The couple are also seeking to be allowed to jointly adopt another child.

A lawyer for the commission drew a distinction between Northern Ireland and the rest of the United Kingdom as she opposed a bid to delay the legal challenge to the current adoption legislation.

Northern Ireland Attorney General John Larkin is set to represent the respondent, the Department of Health, in the case.

David McMillen QC, who is appearing alongside Mr Larkin, today sought an adjournment of the three-day hearing listed for next month.

Mr McMillen based his application on the unresolved status of other related cases currently before the European Court of Human Rights.

He told Mr Justice Treacy: "This case is of great importance to both sides.

"It is very important that both sides are able to put forward the entirety of the legal framework expounded by the European Court."

'Breach'

Opposing the adjournment application, Monye Anyadike-Danes QC, for the Human Rights Commission, said Northern Ireland was the only part of the UK without laws allowing same-sex couples to adopt together.

She told the court a bill scheduled for consideration last year failed to progress, leaving "elderly" adoption legislation in place.

"That means, so far as the commission is concerned, there is an ongoing breach and there are actual applicants and would-be applicants that are affected by the state of the law as it currently stands," the barrister said.

Ms Anyadike-Danes argued that the cases being dealt with at Strasbourg dealt with a different legal point.

She said that civil partnership couples in Northern Ireland could not adopt either together or individually.

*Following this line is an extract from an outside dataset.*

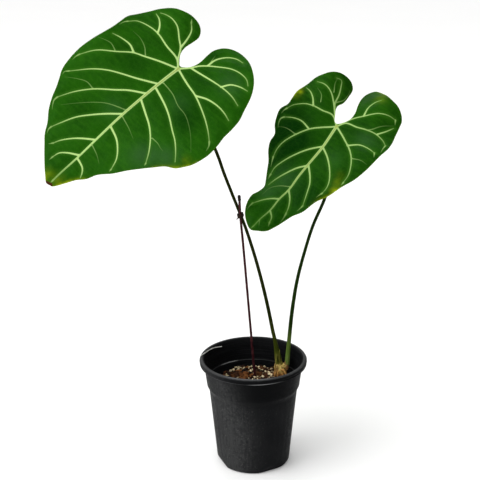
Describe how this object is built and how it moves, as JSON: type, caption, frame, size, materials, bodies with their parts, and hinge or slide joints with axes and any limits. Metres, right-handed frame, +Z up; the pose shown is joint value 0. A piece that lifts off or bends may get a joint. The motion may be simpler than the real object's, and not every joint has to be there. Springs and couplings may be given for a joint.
{
  "type": "potted anthurium regale",
  "caption": "Young anthurium regale with large heart-shaped, pale-veined leaves on long petioles, in a plain nursery pot with a tied stake.",
  "frame": {"origin": "centre of the pot's flat foot, on the surface that it stands on", "axes": "+Z up; the leaves show their upper faces towards -Y; +X to the right of a viewer who looks along +Y"},
  "size_m": [0.4056, 0.1536, 0.5418],
  "materials": {
    "pot_plastic": "satin black, finely textured wall",
    "bark_and_perlite": "rough bark chips with cream perlite grains",
    "crown_tissue": "pale fleshy stem with dry brown scales",
    "petiole": "smooth green stalk, slightly glossy",
    "leaf": "velvety satin green with pale raised veins",
    "stake_rod": "dark burgundy paint",
    "stake_end": "matt black",
    "tie": "dark brown, dull",
    "strip": "plain off-white"
  },
  "bodies": {
    "root": {"pot": "pot_plastic", "growing_mix": "bark_and_perlite", "crown": "crown_tissue", "petiole_left": "petiole", "petiole_right": "petiole", "leaf_blade_left": "leaf", "leaf_blade_right": "leaf", "stake": "stake_rod", "stake_cap": "stake_end", "stake_tie": "tie", "rim_strip": "strip"}
  },
  "joints": []
}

The barrister also requested permission to put in further evidence in reply to any fresh papers lodged by the respondent.

Explaining her reason, she said it was "in case what happens is a lot of research to support the idea that for some reason children shouldn't be adopted into gay families because they are less stable".

Refusing to put off the case, Mr Justice Treacy indicated there was no way of knowing when the European judgments would be given.

He added: "For all I know it could be another six months, another year before these decisions."